AIM OF THE TASK – Output the material below in its entirety, exactly as given.

--------------------

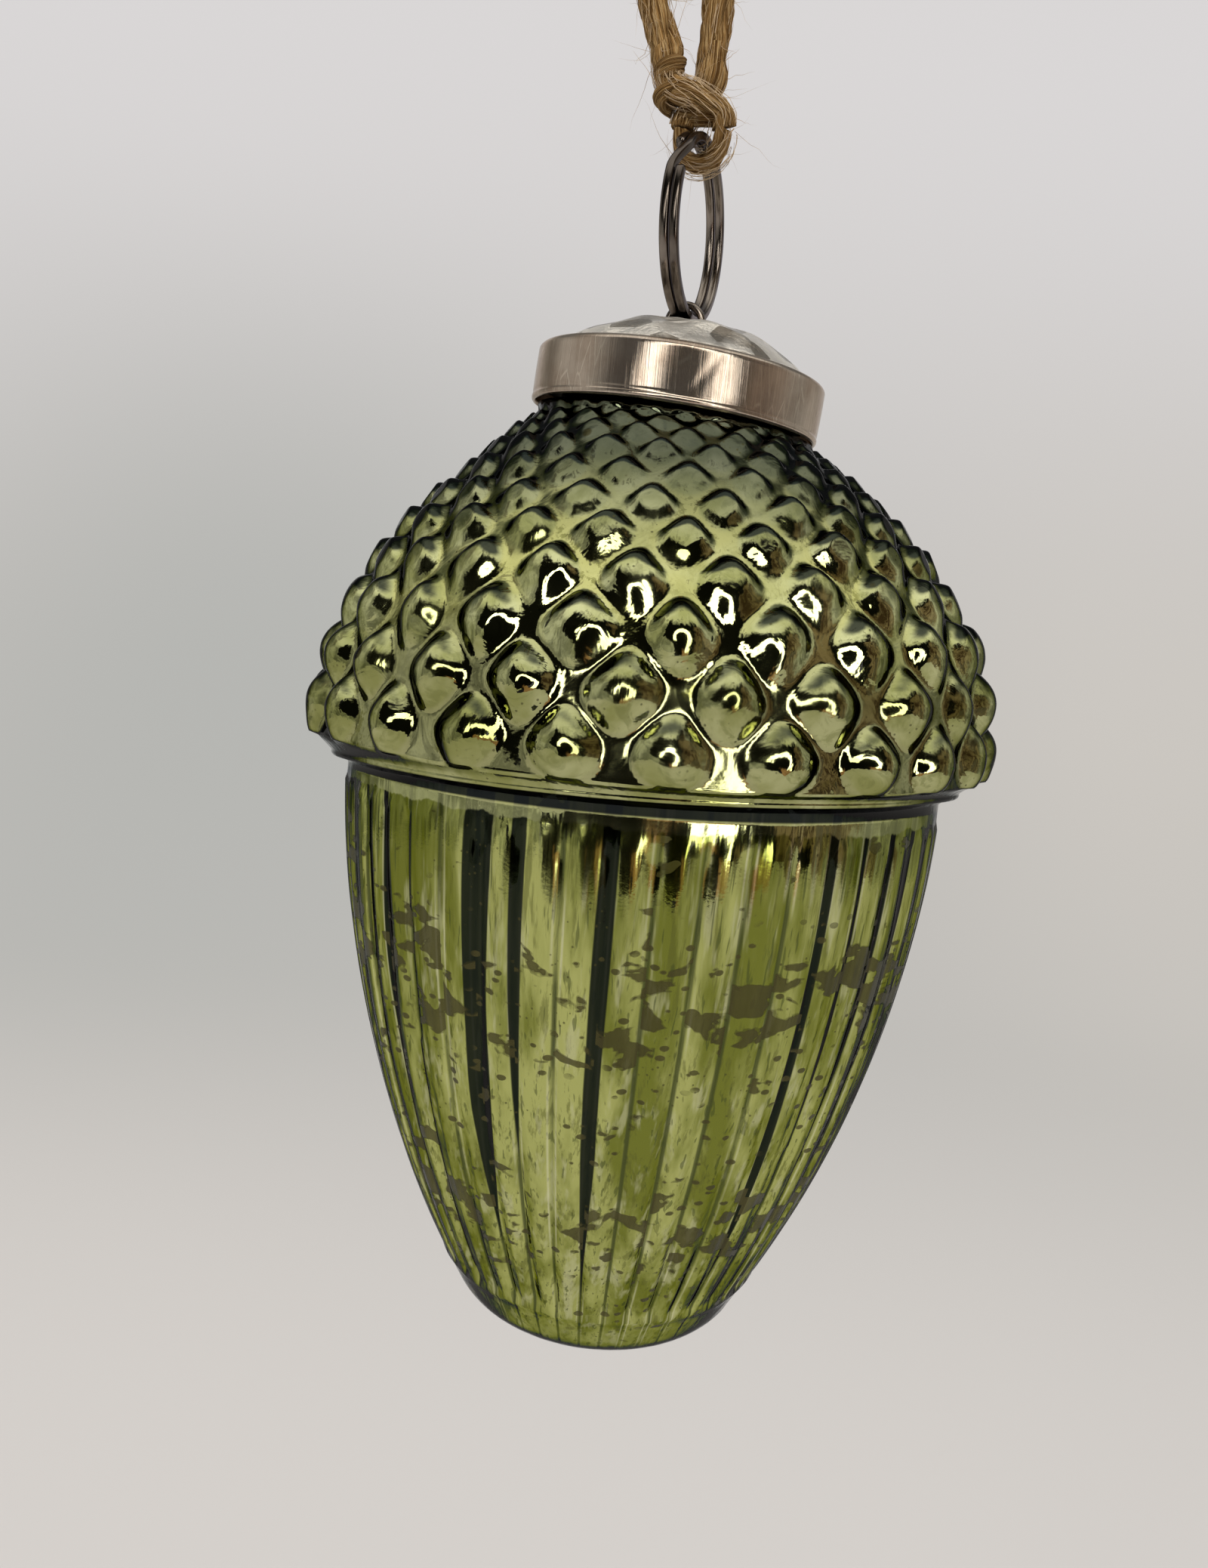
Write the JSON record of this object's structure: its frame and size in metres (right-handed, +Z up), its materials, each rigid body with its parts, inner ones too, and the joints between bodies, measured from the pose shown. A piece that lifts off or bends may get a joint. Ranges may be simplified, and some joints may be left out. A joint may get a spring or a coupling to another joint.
{
  "type": "christmas bauble",
  "caption": "Acorn-shaped bauble of silvered green glass with a metal cap and dome, hung by a wire eyelet and split ring from a knotted loop of jute twine.",
  "frame": {"origin": "the inside of the twine loop's crown, where a hook or a twig carries the ornament", "axes": "+Z up along the ornament's axis, +X to the viewer's right, -Y towards the viewer"},
  "size_m": [0.0752, 0.0752, 0.2065],
  "materials": {
    "silvered_glass": "green lacquered mercury glass, silvered inside, worn in spots",
    "nickel_band": "polished nickel, faintly pink",
    "tin_dome": "hammered, dull silver",
    "cement": "matt",
    "dark_steel": "gunmetal plated",
    "jute": "natural jute, twisted, hairy"
  },
  "bodies": {
    "twine": {"twine_loop": "jute", "twine_knot": "jute", "twine_hitch": "jute"},
    "ring": {"split_ring": "dark_steel"},
    "eyelet": {"wire_eyelet": "dark_steel"},
    "bauble": {"glass_shell": "silvered_glass", "cap_band": "nickel_band", "cap_dome": "tin_dome", "cap_cement": "cement"}
  },
  "joints": [
    {"name": "ring_in_twine", "type": "hinge", "parent": "twine", "child": "ring", "pos_m": [0, 0, -0.0715], "axis": [0.284, 0.9588, 0], "range_deg": [-90, 90]},
    {"name": "eyelet_round_ring", "type": "hinge", "parent": "ring", "child": "eyelet", "pos_m": [0, 0, -0.0805], "axis": [0.9588, -0.284, 0], "range_deg": [-110, 110]},
    {"name": "bauble_turn", "type": "hinge", "parent": "eyelet", "child": "bauble", "pos_m": [0, 0, -0.09035], "axis": [0, 0, 1], "continuous": true}
  ]
}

--------------------

RIGHT ANSWER –
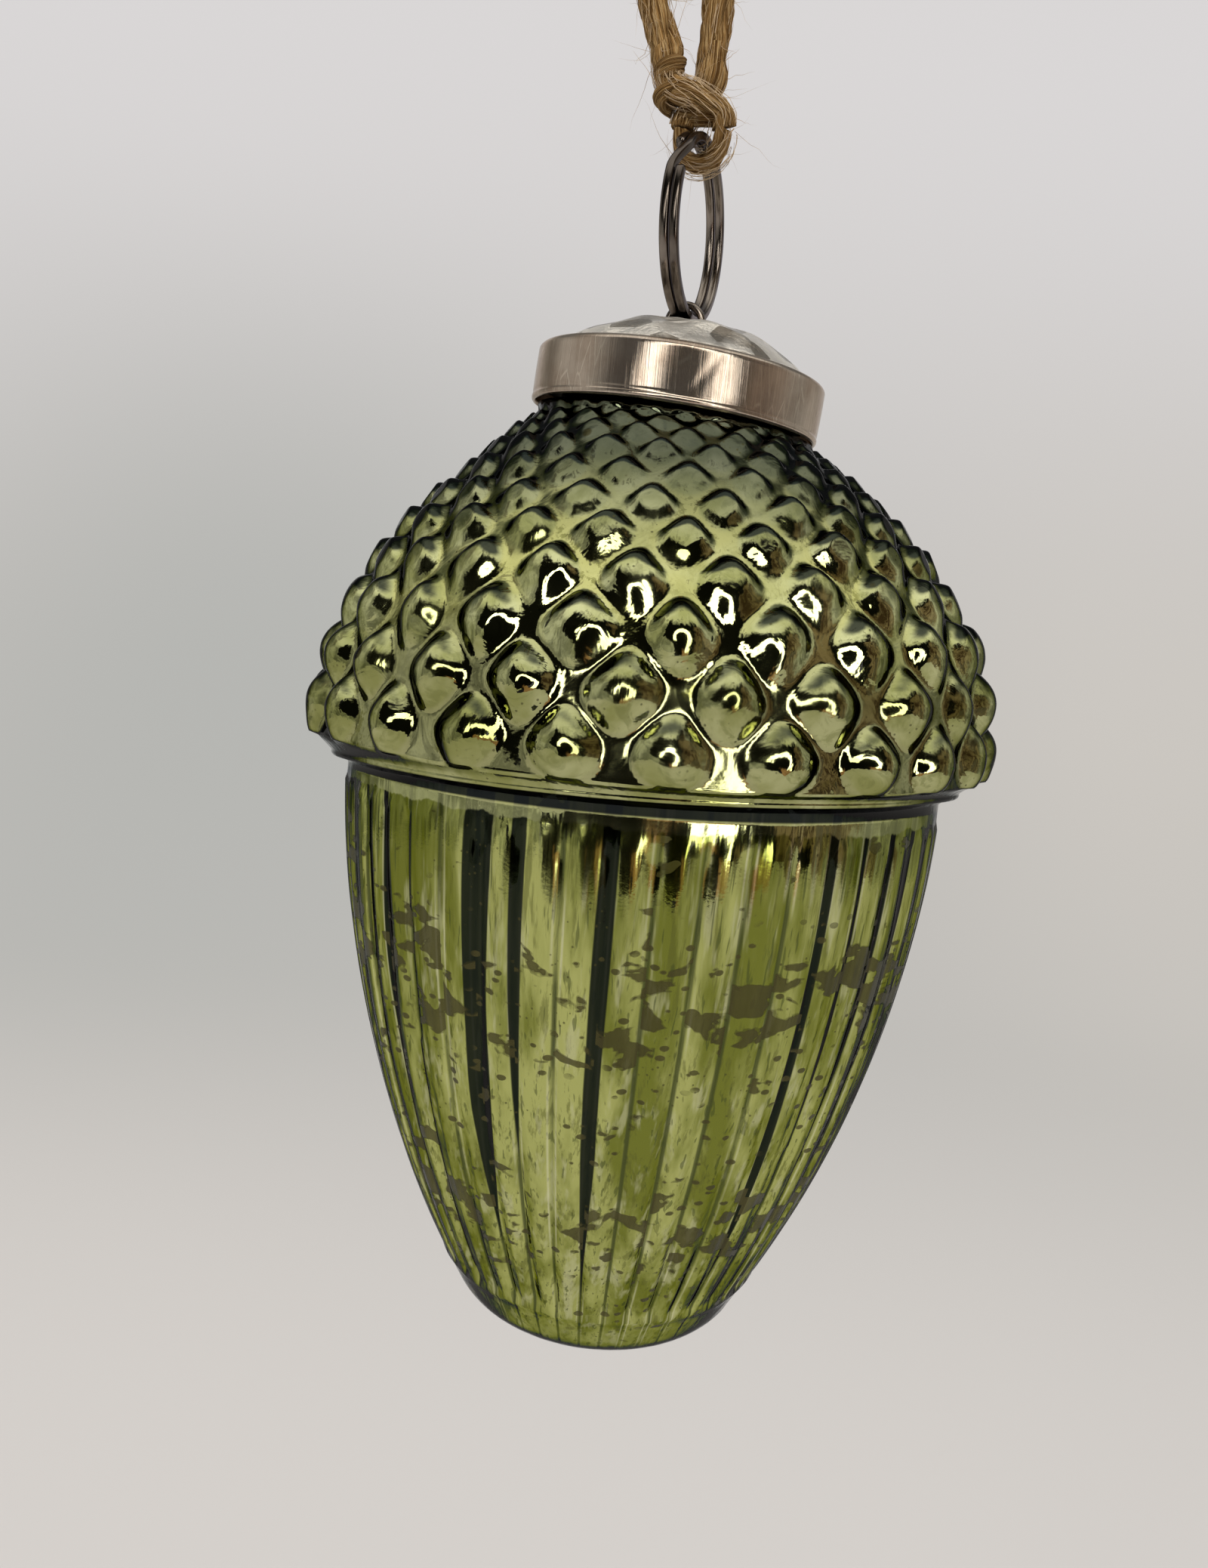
Write the JSON record of this object's structure: its frame and size in metres (right-handed, +Z up), its materials, each rigid body with its parts, inner ones too, and the joints between bodies, measured from the pose shown. A piece that lifts off or bends may get a joint. Ranges may be simplified, and some joints may be left out. A joint may get a spring or a coupling to another joint.
{
  "type": "christmas bauble",
  "caption": "Acorn-shaped bauble of silvered green glass with a metal cap and dome, hung by a wire eyelet and split ring from a knotted loop of jute twine.",
  "frame": {"origin": "the inside of the twine loop's crown, where a hook or a twig carries the ornament", "axes": "+Z up along the ornament's axis, +X to the viewer's right, -Y towards the viewer"},
  "size_m": [0.0752, 0.0752, 0.2065],
  "materials": {
    "silvered_glass": "green lacquered mercury glass, silvered inside, worn in spots",
    "nickel_band": "polished nickel, faintly pink",
    "tin_dome": "hammered, dull silver",
    "cement": "matt",
    "dark_steel": "gunmetal plated",
    "jute": "natural jute, twisted, hairy"
  },
  "bodies": {
    "twine": {"twine_loop": "jute", "twine_knot": "jute", "twine_hitch": "jute"},
    "ring": {"split_ring": "dark_steel"},
    "eyelet": {"wire_eyelet": "dark_steel"},
    "bauble": {"glass_shell": "silvered_glass", "cap_band": "nickel_band", "cap_dome": "tin_dome", "cap_cement": "cement"}
  },
  "joints": [
    {"name": "ring_in_twine", "type": "hinge", "parent": "twine", "child": "ring", "pos_m": [0, 0, -0.0715], "axis": [0.284, 0.9588, 0], "range_deg": [-90, 90]},
    {"name": "eyelet_round_ring", "type": "hinge", "parent": "ring", "child": "eyelet", "pos_m": [0, 0, -0.0805], "axis": [0.9588, -0.284, 0], "range_deg": [-110, 110]},
    {"name": "bauble_turn", "type": "hinge", "parent": "eyelet", "child": "bauble", "pos_m": [0, 0, -0.09035], "axis": [0, 0, 1], "continuous": true}
  ]
}